3. Implementation Roadmap (Implementation Specialist)

Critical Path:

  • Month 1-2: Vendor selection and procurement for machinery upgrades.
  • Month 3-5: Phased installation to minimize production downtime.
  • Month 6: Efficiency audit and output capacity assessment.

Key Constraints:

  • Production Downtime: Any shutdown exceeding 15 days will trigger stock-outs for major retail accounts.
  • Talent: Current maintenance staff lacks training for the new automated systems.

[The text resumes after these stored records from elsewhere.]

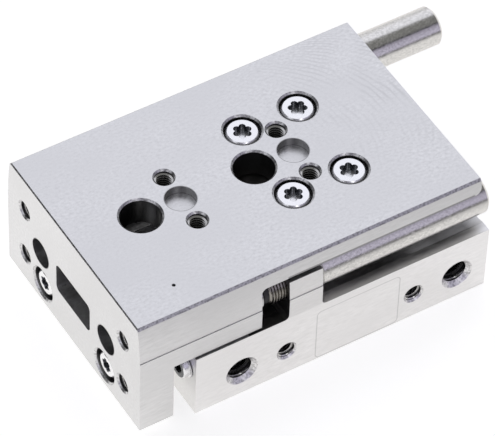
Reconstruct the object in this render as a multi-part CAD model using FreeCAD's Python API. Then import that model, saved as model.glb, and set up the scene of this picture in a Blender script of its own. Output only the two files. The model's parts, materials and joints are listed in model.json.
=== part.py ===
import FreeCAD, Part
import math
import os

# Pneumatic slide table: a housing with two cylinders side by side, a rail with a ball carriage
# between them, and an L-shaped table whose yoke is screwed to both piston rods.
# Millimetres, +Z up. X runs along the stroke and the table advances towards -X. The ported side
# is at -Y (near). The origin is the centre of the housing's underside. The table is retracted.

# Whole unit
table_width = 40.5
housing_margin = 0.3
housing_length = 52.6
stroke = 20.0
contact_gap = 0.05

# Sides of the housing lugs and of the table
crease_drop = 1.0
crease_step = 0.1
flank_lean = 0.8
flank_bulge = 0.1
top_chamfer = 0.4
front_chamfer = 0.2

# Table and yoke
yoke_thickness = 5.9
yoke_gap = 3.7
yoke_lift = 1.5
table_rear_inset = 1.6
spine_thickness = 5.4
spine_margin = 1.2
rim_thickness = 2.85
rim_corner = 1.2
notch_corner = 1.0
skirt_gap = 0.35

# Housing
floor_wall = 1.5
deck_wall = 0.8
edge_step = 2.35
deck_step = 1.7
channel_gap = 0.8
lug_corner = 0.8

# Stop cartridges, their lugs and the buttons that they meet
stop_inset = 3.35
stop_drop = 6.15
sleeve_radius = 3.3
sleeve_length = 30.5
sleeve_chamfer = 0.5
sleeve_gap = 0.35
stud_radius = 3.0
tip_reach = 4.0
buffer_length = 1.1
buffer_radius = 2.4
buffer_stem_radius = 1.2
buffer_stem_length = 2.5
lug_setback = 16.3
lug_length = 5.9
lug_wall = 1.3
lug_rise = 2.7
end_lug_length = 5.0
trough_gap = 2.2
key_width = 2.5
key_depth = 2.2
button_radius = 2.9
button_proud = 0.6
button_shank_radius = 1.5
button_shank_length = 2.5
press_gap = 0.02

# Guide
guide_height = 10.0
rail_width = 9.0
rail_height = 6.5
rail_inset = 0.3
rail_slot_gap = 0.05
rail_screw_pitch = 20.0
carriage_setback = 39.25
carriage_width = 20.0
carriage_lift = 2.0
block_length = 18.9
cap_length = 4.2
cap_inset = 0.2
wiper_length = 0.8
guide_gap = 0.35
ball_radius = 0.72
ball_gap = 0.08
ball_height = 4.3
ball_pitch = 2.3
ball_meridians = 10
ball_bands = 6
return_offset = 2.7

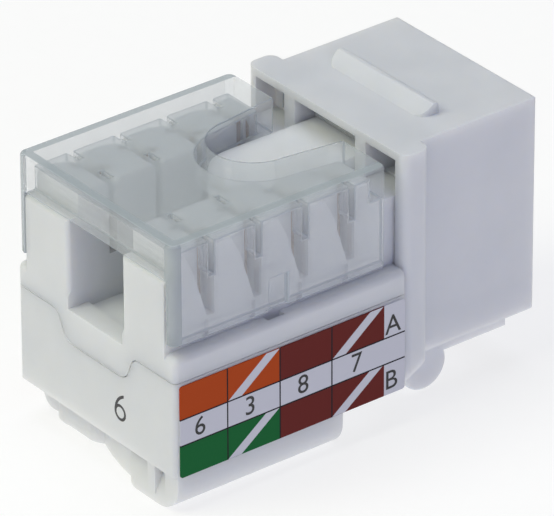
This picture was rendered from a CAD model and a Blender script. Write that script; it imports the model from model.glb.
import math

import bmesh
import bpy
from mathutils import Matrix, Vector


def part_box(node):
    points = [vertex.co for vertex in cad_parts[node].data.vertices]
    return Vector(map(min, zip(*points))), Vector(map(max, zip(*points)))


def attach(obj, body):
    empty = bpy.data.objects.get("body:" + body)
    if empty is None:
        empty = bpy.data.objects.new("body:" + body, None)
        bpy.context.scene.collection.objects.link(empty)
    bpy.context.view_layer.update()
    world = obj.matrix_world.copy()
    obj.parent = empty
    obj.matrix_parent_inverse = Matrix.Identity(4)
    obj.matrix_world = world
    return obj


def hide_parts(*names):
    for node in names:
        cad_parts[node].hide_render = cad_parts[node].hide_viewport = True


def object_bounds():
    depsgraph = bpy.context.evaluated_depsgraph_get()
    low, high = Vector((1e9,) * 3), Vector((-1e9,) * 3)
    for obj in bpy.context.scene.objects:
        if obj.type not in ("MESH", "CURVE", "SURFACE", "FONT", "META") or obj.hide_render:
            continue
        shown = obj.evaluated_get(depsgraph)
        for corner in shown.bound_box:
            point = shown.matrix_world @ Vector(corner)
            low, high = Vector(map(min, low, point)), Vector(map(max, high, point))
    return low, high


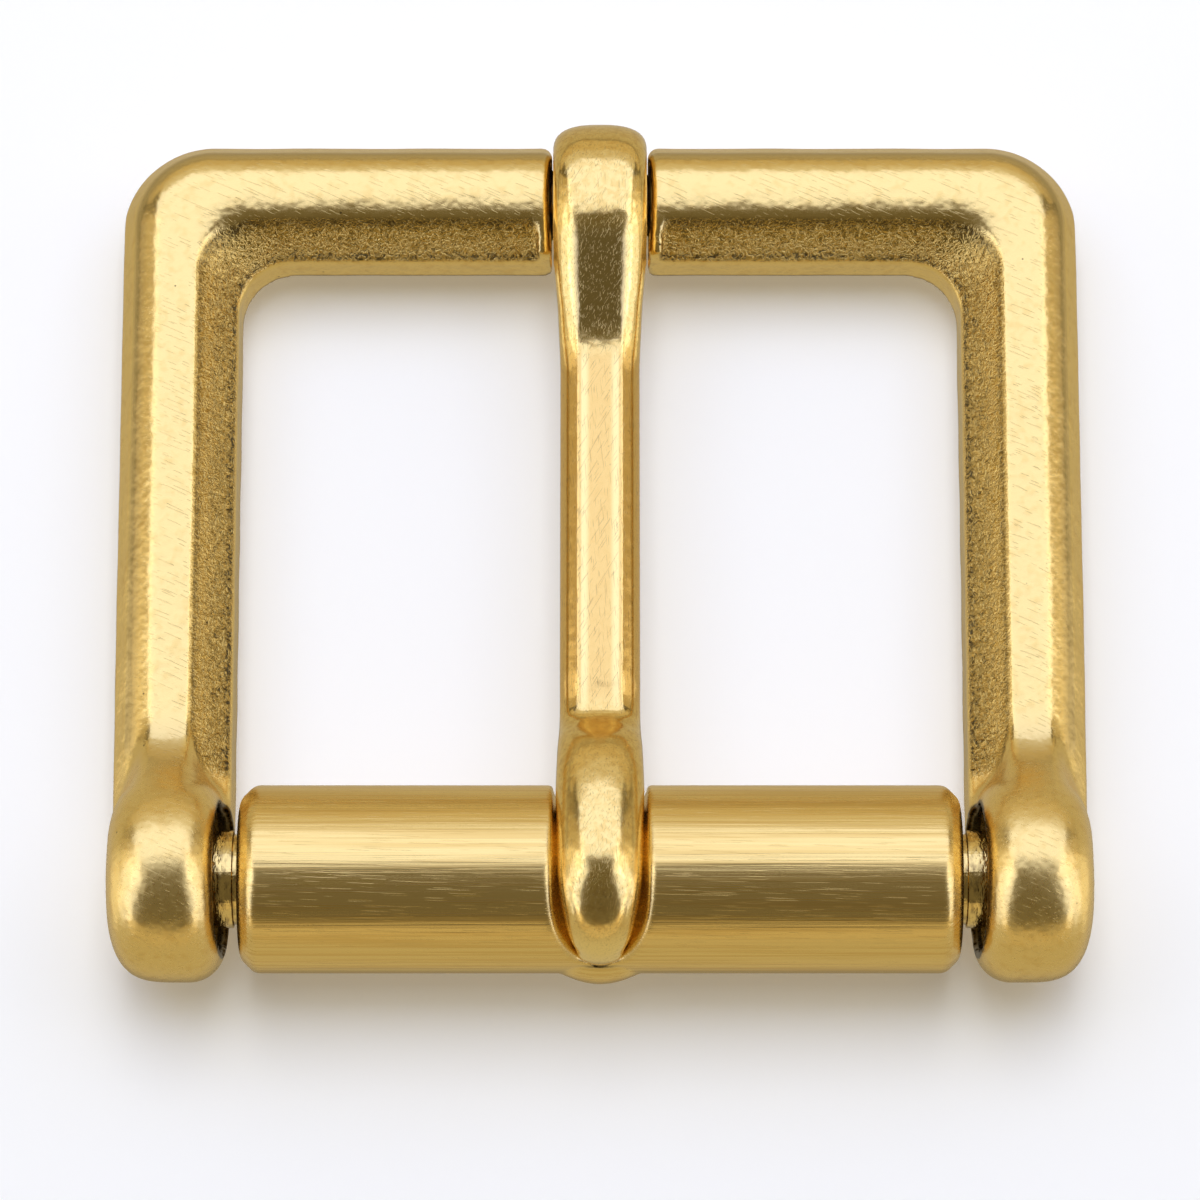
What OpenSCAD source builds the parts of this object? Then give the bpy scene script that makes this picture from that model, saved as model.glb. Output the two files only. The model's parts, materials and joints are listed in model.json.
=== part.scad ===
// Cast brass roller buckle for a 40 mm belt, lying on its back.
// The roller lies along X at the front, the tongue bar along X at the back, and the face looks up.
// The lugs and the tongue's loop rest on z = 0, and x = 0 is the middle of the buckle.

/* [Belt window] */
// Width of the window between the side bars
window_w = 40.8; // [34:0.1:52]
// Distance from the roller's axis to the tongue bar's axis
reach = 39.7; // [34:0.1:50]

/* [Frame bars] */
// Width of each side bar
side_bar_w = 6.85; // [6.5:0.05:8.5]
// Width of the tongue bar
tongue_bar_w = 7.3; // [6.9:0.05:8.5]
// Thickness of the bars from back to face
bar_t = 4.2; // [3.8:0.05:5]
// Radius of the frame's outer corners, seen from above
outer_corner_r = 5.75; // [5.2:0.05:7.5]
// Radius of the window's corners at the back of the frame
window_corner_r = 3; // [1.5:0.05:4.5]
// Width of the sloping border round the window
border_w = 2.08; // [1:0.02:2.3]
// Depth of the sloping border
border_d = 2; // [1:0.05:2.4]
// Draft of the window's wall below the border
window_draft = 0.19; // [0.05:0.01:0.4]
// Width of the steep strip round the outside
strip_w = 0.87; // [0.4:0.01:1.1]
// Width of the rounded shoulder from the strip to the face
shoulder_w = 2.13; // [1.5:0.01:2.4]

/* [Lugs] */
// Radius of the lugs about the pin
lug_r = 5.7; // [5.5:0.05:7]
// Rounding of the lugs' inner rim
lug_rim_r = 2.2; // [1:0.05:2.4]
// Step from the window's wall out to the lugs' inner face
lug_step = 0.48; // [0.3:0.01:1]
// Draft angle of the lugs' inner face
lug_draft = 3.5; // [0:0.5:5]
// Diameter of the recess round the pin
recess_d = 8.1; // [6.5:0.1:9]
// Depth of the recess
recess_depth = 1.2; // [0.5:0.1:2]

/* [Pin and roller] */
// Diameter of the pin
pin_d = 5.4; // [4:0.1:6]
// Depth of the turned groove beside each end of the roller
pin_groove_depth = 0.2; // [0.1:0.05:0.4]
// Width of that groove where it shows
pin_groove_w = 0.36; // [0.2:0.02:0.5]
// Diameter of the roller
roller_d = 10.4; // [9.6:0.1:11.2]
// Free play between the window's wall and each end of the roller
roller_end_play = 0.5; // [0.2:0.05:1]
// Radial play of the roller on the pin
roller_fit = 0.08; // [0.03:0.01:0.1]
// Length of the roller's end chamfers along its axis
roller_chamfer = 0.82; // [0.4:0.02:1.2]
// Depth of the groove that the tongue lies in
seat_depth = 1.4; // [1:0.05:1.7]
// How far the lip under the tongue's tip stands out of the roller
lip_h = 0.55; // [0.3:0.05:0.8]
// Width of the lip where it leaves the roller
lip_w = 4.3; // [3:0.1:5]

/* [Tongue] */
// Outer radius of the tongue's loop
loop_r = 4.6; // [4.4:0.05:5.5]
// Width of the loop
loop_w = 5.2; // [4.6:0.05:6]
// Diameter of the neck that the loop turns on
neck_d = 4.3; // [3.4:0.05:4.8]
// Radial play of the loop on the neck
loop_fit = 0.1; // [0.03:0.01:0.1]
// Gap between the loop and each bar end
loop_gap = 0.15; // [0.1:0.01:0.4]
// Width of the shaft
shaft_w = 4.46; // [3.8:0.02:4.7]
// Thickness of the shaft
shaft_t = 2.9; // [2.2:0.05:3.2]
// Height of the shaft's face above the roller's axis
shaft_rise = 1.9; // [1.2:0.05:2.4]
// Width of the tongue where it crosses the roller
tip_w = 4.84; // [4.2:0.02:5.1]
// Thickness of the tongue over the roller
tip_t = 2.42; // [2:0.02:3]
// Gap between the tongue and the groove's floor
seat_gap = 0.15; // [0.1:0.01:0.3]
// Gap between the tongue and each wall of the groove
seat_side_gap = 0.36; // [0.2:0.01:0.6]

/* [Hidden] */
$fn = 96;
eps = 0.01;
over = 1;

// Heights and places. The buckle rests on its lugs and on the loop.
roller_z = lug_r;
neck_z = loop_r;
front_y = -lug_r;
back_y = reach + loop_r;
roller_y = -(front_y + back_y) / 2;
neck_y = roller_y + reach;
back_z = neck_z - bar_t / 2;
face_z = neck_z + bar_t / 2;

// The frame's outline and the edges of its window
half_w = window_w / 2 + side_bar_w;
outline_y = neck_y + tongue_bar_w / 2;
window_y = neck_y - tongue_bar_w / 2;
bar_end_x = loop_w / 2 + loop_gap;
end_corner_r = 0.65;
border_end_x = bar_end_x + 0.8;
crown_drop = 0.1;
strip_low = 0.38 * bar_t;
strip_top = 0.76 * bar_t;
edge_inset = side_bar_w - border_w - window_draft;

// The lugs
lug_face_x = window_w / 2 + lug_step;
lug_crown_x = half_w - 3.7;
lug_power = 2.5;
pin_half = half_w - 0.3;
pin_press = 0.02;
lug_root_y = roller_y + 1.2 * lug_r;

// The roller and its groove
roller_half = window_w / 2 - roller_end_play;
roller_bore_d = pin_d + 2 * roller_fit;
groove_floor_r = roller_d / 2 - seat_depth;
groove_half_w = tip_w / 2 + seat_side_gap;
groove_round = 1.3;
tip_end_angle = 136;
lip_angle = 195;
lip_end_angle = 250;
lip_sphere_r = (pow(lip_w / 2, 2) + lip_h * lip_h) / (2 * lip_h);

// The tongue's face and underside
under_r = groove_floor_r + seat_gap;
shaft_top = roller_z + shaft_rise;
bore_r = neck_d / 2 + loop_fit;

function arc_points(cx, cy, r, from, to, n) =
    [for (i = [0 : n]) let (a = from + (to - from) * i / n) [cx + r * cos(a), cy + r * sin(a)]];

// A point about the roller's axis: 0 looks to the back, 90 up and 180 to the front.
function about_roller(a, r) = [roller_y + r * cos(a), roller_z + r * sin(a)];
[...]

Risk-Adjusted Implementation:

  • Sequence the installation during the off-peak production window (Months 3-4).
  • Allocate $150k of the budget specifically for staff training and external contractor support to ensure zero-day installation delays.
  • Establish a 10% contingency fund to cover unexpected import duties on new equipment.

4. Executive Review and BLUF (Executive Critic)

BLUF: The company should prioritize domestic operational efficiency over export expansion. The case shows a 15.7% ROE, but the 8% annual increase in maintenance costs is a hidden tax on that performance. Expanding into export markets with an aging, inefficient production base invites failure. Fix the cost structure first; then use the improved margins to fund international growth in Year 3.

Dangerous Assumption: The analysis assumes the domestic retail market will remain stable enough to support the firm while it focuses on internal upgrades. If a competitor enters the domestic space, the company will have no cash reserves to defend its market share.

Unaddressed Risks:

  • Currency Risk: The export expansion ignores potential volatility in exchange rates, which could erode margins before the venture reaches scale.
  • Managerial Bandwidth: The management team is split between two competing visions. Executing an operational overhaul requires total focus; a divided team will likely stall the project.

Unconsidered Alternative: A strategic partnership or joint venture in the export market. Instead of direct entry, the firm could license its brand to an established local player, reducing capital exposure while testing the market demand.

Verdict: APPROVED FOR LEADERSHIP REVIEW.